## DATA EXCERPT
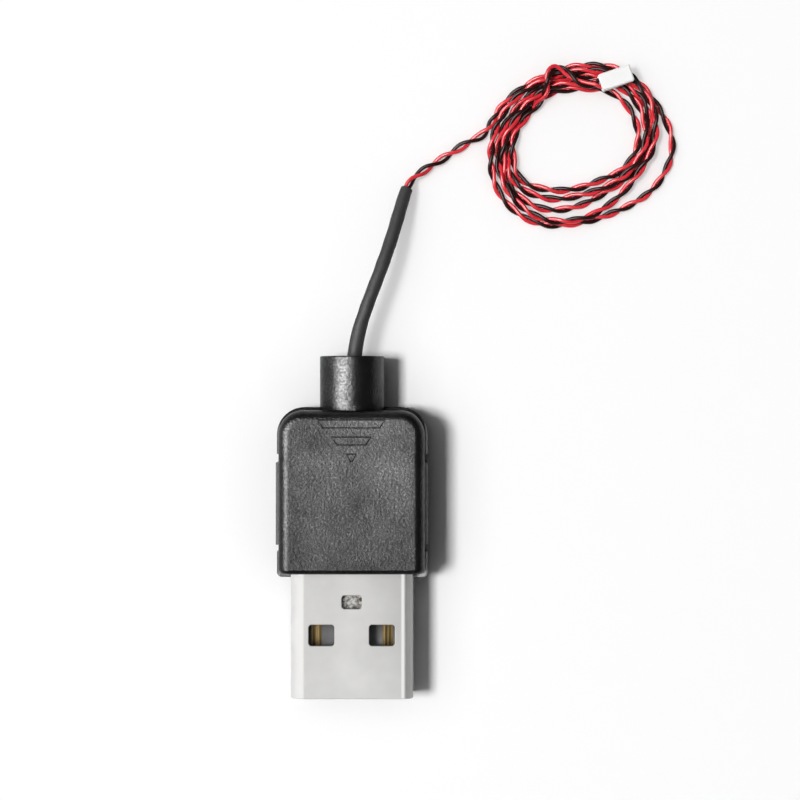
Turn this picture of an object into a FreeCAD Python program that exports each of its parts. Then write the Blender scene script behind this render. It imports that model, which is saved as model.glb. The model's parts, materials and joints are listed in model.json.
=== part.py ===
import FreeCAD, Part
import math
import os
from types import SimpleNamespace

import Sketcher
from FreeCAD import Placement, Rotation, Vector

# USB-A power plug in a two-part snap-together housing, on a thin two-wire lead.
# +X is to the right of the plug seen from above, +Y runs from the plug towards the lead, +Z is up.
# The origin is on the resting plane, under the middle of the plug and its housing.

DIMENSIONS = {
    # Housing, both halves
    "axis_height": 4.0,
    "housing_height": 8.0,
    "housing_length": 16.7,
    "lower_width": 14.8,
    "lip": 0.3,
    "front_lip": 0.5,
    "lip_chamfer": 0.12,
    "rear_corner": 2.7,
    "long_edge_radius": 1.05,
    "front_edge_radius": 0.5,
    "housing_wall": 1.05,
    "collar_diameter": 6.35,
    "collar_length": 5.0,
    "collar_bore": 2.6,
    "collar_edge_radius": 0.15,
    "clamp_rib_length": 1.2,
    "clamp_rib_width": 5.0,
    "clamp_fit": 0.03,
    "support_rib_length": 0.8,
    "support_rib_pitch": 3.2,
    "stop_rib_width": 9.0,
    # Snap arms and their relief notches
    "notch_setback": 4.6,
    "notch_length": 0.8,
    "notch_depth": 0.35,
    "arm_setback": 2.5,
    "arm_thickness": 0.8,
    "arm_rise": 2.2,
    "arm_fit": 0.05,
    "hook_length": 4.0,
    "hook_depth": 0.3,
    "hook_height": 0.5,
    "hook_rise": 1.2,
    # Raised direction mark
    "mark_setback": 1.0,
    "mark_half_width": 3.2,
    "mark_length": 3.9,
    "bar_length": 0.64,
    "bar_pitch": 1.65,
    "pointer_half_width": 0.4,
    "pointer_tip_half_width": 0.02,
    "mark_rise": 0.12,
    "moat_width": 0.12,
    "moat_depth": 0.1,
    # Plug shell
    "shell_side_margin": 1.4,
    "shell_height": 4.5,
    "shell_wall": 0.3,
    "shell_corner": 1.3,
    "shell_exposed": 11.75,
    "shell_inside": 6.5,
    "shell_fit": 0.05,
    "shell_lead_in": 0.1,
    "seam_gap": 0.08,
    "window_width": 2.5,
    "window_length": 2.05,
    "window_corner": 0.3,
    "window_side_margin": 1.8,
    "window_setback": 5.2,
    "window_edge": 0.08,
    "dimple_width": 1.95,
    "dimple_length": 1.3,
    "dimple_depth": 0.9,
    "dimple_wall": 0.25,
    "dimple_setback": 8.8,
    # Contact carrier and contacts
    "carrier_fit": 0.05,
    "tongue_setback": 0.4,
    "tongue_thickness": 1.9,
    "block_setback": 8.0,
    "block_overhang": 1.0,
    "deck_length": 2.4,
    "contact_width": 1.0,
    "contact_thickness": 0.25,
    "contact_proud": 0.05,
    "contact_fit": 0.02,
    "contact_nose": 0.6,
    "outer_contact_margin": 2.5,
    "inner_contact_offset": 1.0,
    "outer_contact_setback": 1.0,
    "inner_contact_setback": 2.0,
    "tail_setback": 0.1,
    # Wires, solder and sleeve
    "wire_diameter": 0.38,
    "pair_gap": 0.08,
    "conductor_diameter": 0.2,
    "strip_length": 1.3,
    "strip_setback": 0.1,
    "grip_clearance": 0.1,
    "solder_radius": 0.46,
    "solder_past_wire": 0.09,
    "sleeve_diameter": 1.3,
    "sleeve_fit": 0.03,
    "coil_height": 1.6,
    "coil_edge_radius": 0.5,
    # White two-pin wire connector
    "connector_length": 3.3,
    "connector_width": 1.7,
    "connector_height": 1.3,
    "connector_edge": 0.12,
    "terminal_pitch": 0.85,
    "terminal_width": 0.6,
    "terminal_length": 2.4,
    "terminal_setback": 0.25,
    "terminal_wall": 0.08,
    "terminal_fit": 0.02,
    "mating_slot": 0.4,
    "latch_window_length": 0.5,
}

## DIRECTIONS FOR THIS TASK
Exactly repeat the lines above, from the opening line through the one with "from FreeCAD import", and include nothing else.

## FINISHED TASK
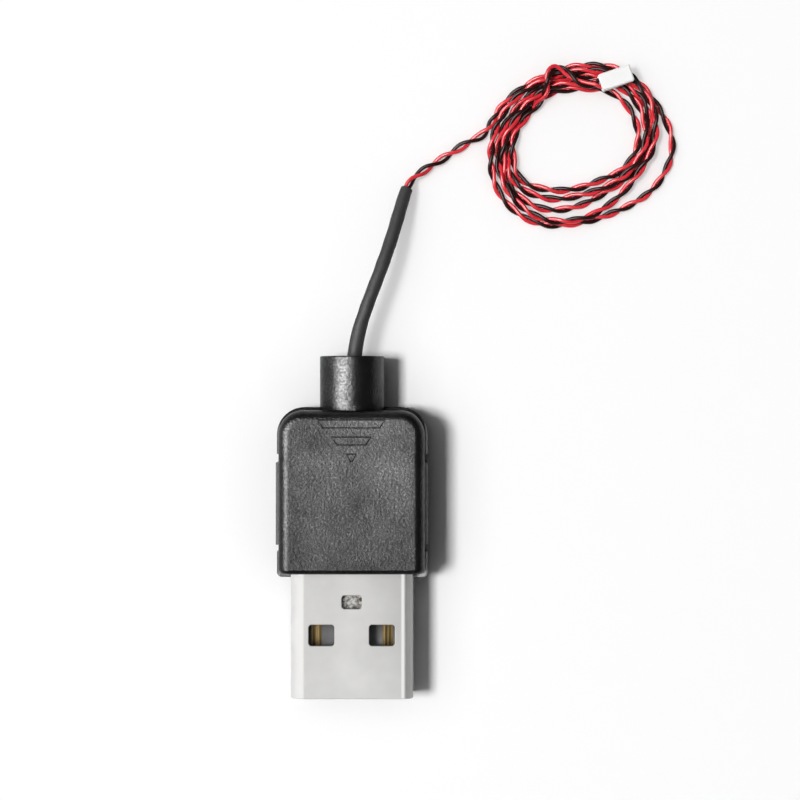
Turn this picture of an object into a FreeCAD Python program that exports each of its parts. Then write the Blender scene script behind this render. It imports that model, which is saved as model.glb. The model's parts, materials and joints are listed in model.json.
=== part.py ===
import FreeCAD, Part
import math
import os
from types import SimpleNamespace

import Sketcher
from FreeCAD import Placement, Rotation, Vector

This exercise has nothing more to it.